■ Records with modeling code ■
* BEGIN *
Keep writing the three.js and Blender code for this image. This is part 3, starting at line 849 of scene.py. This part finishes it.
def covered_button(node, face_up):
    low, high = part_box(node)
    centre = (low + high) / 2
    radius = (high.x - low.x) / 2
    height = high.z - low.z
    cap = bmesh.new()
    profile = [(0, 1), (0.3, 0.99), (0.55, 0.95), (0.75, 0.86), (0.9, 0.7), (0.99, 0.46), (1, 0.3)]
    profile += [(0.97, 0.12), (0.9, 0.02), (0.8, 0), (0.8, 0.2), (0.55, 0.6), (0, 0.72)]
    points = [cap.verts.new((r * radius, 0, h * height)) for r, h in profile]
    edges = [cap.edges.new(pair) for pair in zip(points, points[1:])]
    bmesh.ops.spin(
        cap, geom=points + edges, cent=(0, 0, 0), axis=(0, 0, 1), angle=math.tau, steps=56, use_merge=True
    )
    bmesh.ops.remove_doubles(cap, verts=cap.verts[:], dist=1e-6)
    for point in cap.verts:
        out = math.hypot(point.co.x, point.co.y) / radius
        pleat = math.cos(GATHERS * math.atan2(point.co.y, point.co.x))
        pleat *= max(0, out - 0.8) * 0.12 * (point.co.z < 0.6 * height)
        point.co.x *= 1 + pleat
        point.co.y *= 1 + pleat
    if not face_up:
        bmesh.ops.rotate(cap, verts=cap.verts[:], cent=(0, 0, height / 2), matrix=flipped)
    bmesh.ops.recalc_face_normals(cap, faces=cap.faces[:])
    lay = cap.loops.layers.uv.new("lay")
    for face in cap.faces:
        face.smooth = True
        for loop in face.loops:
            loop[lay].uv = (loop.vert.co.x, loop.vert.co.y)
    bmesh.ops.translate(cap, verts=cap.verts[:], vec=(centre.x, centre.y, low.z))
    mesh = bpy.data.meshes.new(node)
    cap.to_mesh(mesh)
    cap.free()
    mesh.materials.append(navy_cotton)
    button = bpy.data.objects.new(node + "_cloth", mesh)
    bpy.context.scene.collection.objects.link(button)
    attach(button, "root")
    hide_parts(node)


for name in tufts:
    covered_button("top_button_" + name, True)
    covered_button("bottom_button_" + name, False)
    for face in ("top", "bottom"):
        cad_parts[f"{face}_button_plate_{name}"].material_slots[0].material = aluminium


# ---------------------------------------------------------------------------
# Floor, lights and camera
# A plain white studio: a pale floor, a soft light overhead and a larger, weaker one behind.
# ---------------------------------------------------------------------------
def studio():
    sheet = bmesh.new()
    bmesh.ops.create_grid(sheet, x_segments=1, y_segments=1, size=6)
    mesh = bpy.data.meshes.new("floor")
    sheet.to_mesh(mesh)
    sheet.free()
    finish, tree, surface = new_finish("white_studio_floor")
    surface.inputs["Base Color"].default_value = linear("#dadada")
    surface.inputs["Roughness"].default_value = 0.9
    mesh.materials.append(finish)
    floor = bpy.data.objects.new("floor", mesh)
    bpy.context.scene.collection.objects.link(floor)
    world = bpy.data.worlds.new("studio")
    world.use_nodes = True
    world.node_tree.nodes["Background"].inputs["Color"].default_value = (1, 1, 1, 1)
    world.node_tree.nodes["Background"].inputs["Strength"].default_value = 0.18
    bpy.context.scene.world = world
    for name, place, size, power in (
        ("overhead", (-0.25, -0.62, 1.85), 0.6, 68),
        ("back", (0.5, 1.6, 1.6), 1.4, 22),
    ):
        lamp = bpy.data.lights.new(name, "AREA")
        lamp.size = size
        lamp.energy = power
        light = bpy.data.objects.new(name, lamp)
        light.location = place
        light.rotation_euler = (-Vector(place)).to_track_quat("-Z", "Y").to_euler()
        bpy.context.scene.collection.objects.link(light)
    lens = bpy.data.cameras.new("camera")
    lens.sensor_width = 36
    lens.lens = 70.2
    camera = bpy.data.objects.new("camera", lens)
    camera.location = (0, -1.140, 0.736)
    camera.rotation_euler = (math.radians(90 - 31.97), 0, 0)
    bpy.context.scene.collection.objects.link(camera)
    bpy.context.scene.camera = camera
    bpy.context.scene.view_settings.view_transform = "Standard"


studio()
* END *
* BEGIN *
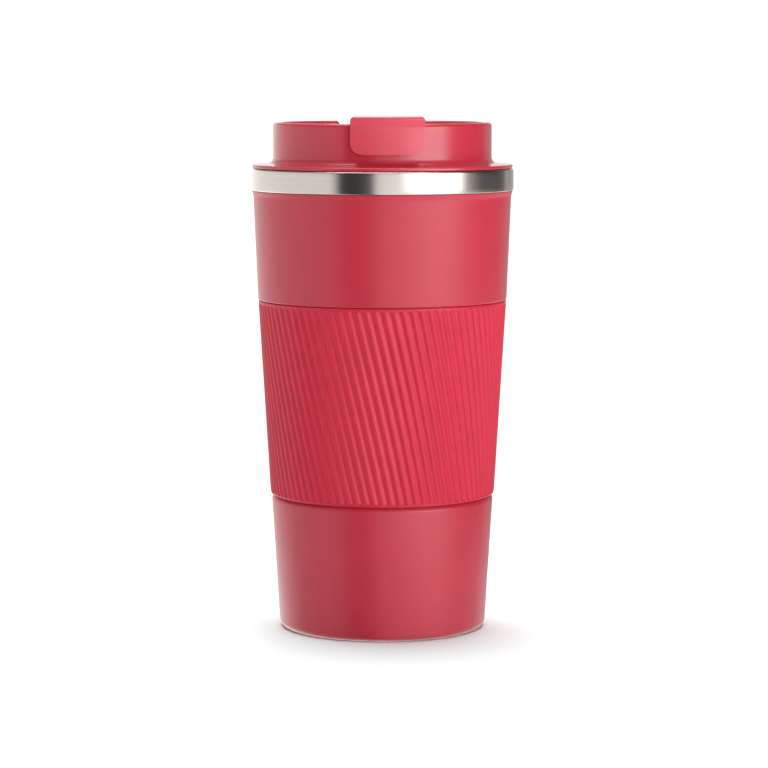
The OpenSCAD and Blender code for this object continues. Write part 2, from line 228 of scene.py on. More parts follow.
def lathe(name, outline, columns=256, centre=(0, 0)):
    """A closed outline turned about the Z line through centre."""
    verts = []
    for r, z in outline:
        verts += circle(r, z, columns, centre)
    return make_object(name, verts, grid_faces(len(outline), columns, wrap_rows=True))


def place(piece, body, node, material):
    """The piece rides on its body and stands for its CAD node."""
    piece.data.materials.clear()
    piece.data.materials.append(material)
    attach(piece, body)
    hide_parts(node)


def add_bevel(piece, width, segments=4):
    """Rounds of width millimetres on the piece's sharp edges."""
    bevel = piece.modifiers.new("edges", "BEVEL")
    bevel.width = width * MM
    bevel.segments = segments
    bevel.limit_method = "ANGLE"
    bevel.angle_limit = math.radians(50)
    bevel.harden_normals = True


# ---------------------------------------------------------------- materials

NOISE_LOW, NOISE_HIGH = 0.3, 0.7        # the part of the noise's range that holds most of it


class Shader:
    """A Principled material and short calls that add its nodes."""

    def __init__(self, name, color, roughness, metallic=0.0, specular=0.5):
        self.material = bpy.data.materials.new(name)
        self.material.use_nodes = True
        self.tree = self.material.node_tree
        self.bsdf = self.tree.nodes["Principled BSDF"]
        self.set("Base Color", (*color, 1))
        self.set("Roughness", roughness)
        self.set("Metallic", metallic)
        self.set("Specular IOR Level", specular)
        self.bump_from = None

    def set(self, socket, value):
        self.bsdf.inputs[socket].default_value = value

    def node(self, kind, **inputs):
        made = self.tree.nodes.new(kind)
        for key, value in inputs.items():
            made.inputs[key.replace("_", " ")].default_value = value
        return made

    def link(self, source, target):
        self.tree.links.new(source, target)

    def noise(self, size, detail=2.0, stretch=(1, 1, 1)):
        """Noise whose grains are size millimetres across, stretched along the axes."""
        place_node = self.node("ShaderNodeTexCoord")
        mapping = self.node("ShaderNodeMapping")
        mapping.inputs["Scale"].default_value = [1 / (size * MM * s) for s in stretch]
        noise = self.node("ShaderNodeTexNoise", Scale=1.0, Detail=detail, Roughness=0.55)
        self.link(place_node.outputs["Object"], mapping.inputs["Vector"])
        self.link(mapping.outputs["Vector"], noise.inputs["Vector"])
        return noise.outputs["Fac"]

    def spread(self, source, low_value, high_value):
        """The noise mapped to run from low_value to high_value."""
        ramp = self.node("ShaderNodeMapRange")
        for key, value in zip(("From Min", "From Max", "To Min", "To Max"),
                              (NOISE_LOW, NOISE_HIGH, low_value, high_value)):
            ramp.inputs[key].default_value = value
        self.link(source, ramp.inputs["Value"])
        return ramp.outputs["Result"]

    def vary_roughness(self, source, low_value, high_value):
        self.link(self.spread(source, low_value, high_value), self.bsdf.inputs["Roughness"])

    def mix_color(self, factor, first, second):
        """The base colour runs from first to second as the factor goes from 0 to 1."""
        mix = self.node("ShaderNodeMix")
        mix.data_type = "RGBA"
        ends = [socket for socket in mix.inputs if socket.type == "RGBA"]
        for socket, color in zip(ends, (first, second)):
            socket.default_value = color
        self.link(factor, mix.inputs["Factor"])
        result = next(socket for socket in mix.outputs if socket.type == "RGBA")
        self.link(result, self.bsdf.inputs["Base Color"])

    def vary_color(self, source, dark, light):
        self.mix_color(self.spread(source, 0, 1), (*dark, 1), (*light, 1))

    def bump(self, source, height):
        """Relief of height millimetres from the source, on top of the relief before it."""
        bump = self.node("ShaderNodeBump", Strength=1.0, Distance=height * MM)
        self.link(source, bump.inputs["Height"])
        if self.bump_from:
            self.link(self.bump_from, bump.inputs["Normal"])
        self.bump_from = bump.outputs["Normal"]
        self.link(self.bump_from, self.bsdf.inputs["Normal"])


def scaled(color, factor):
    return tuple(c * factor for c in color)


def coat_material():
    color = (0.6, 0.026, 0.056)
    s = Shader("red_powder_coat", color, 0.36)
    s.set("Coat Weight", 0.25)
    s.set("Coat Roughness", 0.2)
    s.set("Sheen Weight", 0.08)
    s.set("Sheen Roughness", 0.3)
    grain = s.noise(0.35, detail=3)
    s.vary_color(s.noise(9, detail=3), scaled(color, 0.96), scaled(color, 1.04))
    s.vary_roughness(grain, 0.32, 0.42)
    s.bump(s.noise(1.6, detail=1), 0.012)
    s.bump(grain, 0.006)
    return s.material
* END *
* BEGIN *
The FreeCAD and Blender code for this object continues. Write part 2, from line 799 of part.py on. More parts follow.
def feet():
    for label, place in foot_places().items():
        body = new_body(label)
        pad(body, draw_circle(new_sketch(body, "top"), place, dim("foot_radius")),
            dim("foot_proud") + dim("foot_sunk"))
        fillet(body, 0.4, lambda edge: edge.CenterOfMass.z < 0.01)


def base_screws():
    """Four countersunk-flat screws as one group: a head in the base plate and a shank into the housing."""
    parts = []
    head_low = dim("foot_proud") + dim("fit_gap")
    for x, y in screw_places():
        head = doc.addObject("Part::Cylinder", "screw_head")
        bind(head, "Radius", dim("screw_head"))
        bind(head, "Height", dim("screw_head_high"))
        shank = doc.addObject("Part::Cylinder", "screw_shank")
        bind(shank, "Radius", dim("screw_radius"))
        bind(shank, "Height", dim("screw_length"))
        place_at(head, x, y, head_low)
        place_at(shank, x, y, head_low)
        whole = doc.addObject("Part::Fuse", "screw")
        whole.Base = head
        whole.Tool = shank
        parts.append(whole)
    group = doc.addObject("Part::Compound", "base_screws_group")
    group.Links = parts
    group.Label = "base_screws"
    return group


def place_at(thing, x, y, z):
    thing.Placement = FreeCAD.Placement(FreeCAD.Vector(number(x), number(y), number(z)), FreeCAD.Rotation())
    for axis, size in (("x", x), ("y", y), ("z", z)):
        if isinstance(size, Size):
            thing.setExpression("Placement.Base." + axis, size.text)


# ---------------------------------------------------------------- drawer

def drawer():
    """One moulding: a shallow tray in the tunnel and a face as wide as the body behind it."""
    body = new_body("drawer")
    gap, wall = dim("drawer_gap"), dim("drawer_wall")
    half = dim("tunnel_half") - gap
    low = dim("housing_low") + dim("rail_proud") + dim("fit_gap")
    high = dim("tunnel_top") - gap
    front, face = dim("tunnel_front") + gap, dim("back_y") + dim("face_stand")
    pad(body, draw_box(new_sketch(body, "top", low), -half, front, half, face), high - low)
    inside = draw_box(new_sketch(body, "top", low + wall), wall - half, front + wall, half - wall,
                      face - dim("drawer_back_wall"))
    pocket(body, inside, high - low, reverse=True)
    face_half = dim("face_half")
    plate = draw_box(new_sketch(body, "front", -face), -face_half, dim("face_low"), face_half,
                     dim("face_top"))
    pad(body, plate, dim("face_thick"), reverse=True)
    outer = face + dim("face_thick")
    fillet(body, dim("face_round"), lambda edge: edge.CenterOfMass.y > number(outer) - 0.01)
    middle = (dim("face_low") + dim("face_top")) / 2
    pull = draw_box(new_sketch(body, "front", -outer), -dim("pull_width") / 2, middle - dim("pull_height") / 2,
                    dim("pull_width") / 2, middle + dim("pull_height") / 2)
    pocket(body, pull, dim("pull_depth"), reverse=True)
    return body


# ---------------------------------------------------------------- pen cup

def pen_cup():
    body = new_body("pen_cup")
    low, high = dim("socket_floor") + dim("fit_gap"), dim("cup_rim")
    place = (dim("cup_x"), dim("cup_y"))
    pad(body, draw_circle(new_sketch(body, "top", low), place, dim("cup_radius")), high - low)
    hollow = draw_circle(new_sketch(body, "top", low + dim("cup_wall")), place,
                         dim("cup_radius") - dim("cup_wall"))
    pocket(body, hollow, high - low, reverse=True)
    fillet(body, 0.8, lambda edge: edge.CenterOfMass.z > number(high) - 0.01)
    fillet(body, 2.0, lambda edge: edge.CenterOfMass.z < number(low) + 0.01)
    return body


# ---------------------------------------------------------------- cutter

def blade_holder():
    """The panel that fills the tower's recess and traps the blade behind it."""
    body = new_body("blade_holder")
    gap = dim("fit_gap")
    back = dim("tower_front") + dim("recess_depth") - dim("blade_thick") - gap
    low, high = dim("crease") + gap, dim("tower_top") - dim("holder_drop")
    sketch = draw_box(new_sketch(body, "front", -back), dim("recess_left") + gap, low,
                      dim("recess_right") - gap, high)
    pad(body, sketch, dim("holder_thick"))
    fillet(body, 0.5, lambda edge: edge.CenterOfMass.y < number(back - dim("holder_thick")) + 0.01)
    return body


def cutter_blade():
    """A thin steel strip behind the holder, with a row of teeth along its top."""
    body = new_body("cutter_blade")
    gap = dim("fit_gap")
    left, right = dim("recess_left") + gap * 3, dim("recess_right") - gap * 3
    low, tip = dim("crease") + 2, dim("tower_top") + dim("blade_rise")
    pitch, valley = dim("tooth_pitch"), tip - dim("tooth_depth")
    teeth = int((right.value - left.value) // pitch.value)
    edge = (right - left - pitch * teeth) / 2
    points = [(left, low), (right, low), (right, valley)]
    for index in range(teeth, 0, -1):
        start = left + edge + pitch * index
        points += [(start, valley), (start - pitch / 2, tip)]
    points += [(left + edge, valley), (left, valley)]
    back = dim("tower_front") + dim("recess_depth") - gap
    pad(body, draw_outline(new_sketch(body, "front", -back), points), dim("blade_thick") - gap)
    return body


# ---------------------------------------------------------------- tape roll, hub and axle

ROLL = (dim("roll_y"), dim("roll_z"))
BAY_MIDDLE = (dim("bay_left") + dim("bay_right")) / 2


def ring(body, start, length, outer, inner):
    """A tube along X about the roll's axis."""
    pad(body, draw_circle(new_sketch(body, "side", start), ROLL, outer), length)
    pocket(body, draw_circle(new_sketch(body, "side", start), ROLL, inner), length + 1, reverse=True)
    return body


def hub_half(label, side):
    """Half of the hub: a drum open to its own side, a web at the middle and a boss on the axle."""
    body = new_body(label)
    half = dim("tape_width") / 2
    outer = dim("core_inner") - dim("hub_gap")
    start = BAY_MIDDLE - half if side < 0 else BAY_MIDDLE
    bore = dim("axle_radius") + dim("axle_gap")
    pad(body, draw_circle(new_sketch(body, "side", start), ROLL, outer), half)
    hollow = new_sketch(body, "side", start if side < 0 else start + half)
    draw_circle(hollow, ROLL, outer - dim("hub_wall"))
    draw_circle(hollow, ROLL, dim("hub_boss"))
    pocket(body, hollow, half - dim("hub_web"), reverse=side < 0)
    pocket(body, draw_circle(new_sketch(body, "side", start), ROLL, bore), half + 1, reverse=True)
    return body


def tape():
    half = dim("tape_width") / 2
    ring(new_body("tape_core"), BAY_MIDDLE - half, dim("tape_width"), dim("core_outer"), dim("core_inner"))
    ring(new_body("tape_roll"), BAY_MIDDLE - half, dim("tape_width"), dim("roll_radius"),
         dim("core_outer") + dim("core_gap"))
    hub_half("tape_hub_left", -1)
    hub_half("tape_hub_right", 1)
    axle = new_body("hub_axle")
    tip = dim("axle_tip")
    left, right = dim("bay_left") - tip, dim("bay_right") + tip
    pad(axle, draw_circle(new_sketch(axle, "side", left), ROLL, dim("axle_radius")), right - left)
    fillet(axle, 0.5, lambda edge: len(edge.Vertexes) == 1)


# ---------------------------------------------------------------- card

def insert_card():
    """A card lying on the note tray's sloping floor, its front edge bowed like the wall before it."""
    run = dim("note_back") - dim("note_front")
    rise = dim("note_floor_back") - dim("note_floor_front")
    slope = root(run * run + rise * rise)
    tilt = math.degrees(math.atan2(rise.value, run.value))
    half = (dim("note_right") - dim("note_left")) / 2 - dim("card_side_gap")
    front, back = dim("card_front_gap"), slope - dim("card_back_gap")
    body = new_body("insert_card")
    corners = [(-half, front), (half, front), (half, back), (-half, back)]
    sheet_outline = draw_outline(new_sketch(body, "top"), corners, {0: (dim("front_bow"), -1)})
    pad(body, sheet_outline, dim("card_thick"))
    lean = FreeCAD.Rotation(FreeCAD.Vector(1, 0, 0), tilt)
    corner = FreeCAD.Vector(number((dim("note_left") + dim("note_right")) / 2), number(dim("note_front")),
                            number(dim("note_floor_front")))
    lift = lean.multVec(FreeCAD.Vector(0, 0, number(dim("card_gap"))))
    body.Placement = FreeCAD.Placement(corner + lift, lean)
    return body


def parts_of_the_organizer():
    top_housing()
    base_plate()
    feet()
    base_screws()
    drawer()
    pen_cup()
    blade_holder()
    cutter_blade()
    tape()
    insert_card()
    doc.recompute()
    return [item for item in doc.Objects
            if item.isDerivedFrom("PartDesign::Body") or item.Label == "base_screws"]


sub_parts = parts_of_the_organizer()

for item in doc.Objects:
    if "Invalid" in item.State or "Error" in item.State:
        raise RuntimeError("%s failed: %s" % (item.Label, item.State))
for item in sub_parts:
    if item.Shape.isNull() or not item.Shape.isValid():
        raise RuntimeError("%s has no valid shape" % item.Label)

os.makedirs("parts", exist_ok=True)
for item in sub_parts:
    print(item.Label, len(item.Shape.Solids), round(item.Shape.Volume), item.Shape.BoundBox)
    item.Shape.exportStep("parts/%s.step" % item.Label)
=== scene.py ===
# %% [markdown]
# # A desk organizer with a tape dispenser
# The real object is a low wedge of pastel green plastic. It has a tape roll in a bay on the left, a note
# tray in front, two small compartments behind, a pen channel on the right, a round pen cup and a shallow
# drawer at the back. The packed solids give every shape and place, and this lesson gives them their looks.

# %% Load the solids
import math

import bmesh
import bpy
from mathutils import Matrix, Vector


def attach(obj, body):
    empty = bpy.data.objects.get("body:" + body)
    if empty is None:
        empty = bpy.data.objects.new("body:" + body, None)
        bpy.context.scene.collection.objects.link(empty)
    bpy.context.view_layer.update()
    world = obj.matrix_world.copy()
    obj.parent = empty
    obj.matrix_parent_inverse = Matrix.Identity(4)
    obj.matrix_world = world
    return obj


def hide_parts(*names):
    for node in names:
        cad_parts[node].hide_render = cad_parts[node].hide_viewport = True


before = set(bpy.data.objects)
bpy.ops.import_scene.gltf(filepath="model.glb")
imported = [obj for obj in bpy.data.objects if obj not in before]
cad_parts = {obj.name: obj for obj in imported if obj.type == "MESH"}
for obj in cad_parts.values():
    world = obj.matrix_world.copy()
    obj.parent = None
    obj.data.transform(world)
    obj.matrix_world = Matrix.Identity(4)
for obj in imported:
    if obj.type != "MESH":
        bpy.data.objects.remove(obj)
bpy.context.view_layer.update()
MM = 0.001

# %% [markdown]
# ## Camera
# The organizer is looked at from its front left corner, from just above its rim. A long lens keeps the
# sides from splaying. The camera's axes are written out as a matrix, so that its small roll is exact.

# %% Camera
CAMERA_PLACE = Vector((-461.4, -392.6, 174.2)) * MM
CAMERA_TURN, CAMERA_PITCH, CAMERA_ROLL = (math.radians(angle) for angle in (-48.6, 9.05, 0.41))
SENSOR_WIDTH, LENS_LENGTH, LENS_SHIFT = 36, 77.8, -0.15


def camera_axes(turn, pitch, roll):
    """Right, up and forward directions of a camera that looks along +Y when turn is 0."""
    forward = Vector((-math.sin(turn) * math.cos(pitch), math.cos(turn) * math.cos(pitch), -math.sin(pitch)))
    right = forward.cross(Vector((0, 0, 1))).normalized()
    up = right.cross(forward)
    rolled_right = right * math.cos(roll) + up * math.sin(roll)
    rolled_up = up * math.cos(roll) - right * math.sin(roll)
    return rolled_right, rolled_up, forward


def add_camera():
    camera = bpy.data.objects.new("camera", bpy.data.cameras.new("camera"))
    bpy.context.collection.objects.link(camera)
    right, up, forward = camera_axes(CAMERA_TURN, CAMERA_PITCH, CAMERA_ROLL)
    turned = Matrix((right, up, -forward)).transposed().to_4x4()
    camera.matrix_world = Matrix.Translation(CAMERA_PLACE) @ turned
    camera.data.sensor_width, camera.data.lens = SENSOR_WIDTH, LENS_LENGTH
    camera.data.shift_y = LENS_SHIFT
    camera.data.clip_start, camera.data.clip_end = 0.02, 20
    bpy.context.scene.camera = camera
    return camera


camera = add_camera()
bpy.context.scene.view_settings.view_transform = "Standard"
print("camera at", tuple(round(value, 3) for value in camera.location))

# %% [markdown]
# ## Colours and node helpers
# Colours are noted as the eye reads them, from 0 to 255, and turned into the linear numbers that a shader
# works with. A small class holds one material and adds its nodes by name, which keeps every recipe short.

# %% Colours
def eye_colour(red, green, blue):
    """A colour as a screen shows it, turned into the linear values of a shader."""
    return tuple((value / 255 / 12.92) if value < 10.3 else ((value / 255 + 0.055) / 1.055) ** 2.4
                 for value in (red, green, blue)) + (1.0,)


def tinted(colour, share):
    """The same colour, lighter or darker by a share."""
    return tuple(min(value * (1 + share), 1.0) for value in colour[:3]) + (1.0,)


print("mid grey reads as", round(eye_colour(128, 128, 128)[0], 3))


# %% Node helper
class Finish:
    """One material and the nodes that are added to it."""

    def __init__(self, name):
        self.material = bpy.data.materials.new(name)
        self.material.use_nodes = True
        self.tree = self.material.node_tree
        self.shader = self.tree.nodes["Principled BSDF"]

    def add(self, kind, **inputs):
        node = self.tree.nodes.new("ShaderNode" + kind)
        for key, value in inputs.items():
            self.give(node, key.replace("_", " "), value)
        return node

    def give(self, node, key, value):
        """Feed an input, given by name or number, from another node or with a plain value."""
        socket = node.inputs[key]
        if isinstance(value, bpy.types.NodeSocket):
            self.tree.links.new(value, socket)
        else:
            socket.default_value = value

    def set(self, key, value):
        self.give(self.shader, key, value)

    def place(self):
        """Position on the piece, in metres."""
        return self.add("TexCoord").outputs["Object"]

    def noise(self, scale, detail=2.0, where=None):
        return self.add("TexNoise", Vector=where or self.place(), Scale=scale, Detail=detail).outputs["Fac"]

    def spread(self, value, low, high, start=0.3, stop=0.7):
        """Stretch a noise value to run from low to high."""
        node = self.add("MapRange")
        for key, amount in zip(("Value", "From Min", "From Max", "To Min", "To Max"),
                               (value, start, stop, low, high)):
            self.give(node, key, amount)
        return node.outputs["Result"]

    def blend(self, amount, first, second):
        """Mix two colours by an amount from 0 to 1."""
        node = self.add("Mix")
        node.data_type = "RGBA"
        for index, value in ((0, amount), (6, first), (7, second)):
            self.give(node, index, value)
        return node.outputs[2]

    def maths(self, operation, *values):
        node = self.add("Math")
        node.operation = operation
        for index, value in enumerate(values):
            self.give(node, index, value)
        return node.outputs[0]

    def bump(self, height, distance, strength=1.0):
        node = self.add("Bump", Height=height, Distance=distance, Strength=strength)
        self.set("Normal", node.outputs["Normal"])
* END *
■ Task to carry out ■
Print, without alteration, the lines from the line with "sub_parts = parts_of_the_organizer()" to the line with "if empty is". Include both of them, and omit every other line.

■ Solved problem ■
sub_parts = parts_of_the_organizer()

for item in doc.Objects:
    if "Invalid" in item.State or "Error" in item.State:
        raise RuntimeError("%s failed: %s" % (item.Label, item.State))
for item in sub_parts:
    if item.Shape.isNull() or not item.Shape.isValid():
        raise RuntimeError("%s has no valid shape" % item.Label)

os.makedirs("parts", exist_ok=True)
for item in sub_parts:
    print(item.Label, len(item.Shape.Solids), round(item.Shape.Volume), item.Shape.BoundBox)
    item.Shape.exportStep("parts/%s.step" % item.Label)
=== scene.py ===
# %% [markdown]
# # A desk organizer with a tape dispenser
# The real object is a low wedge of pastel green plastic. It has a tape roll in a bay on the left, a note
# tray in front, two small compartments behind, a pen channel on the right, a round pen cup and a shallow
# drawer at the back. The packed solids give every shape and place, and this lesson gives them their looks.

# %% Load the solids
import math

import bmesh
import bpy
from mathutils import Matrix, Vector


def attach(obj, body):
    empty = bpy.data.objects.get("body:" + body)
    if empty is None:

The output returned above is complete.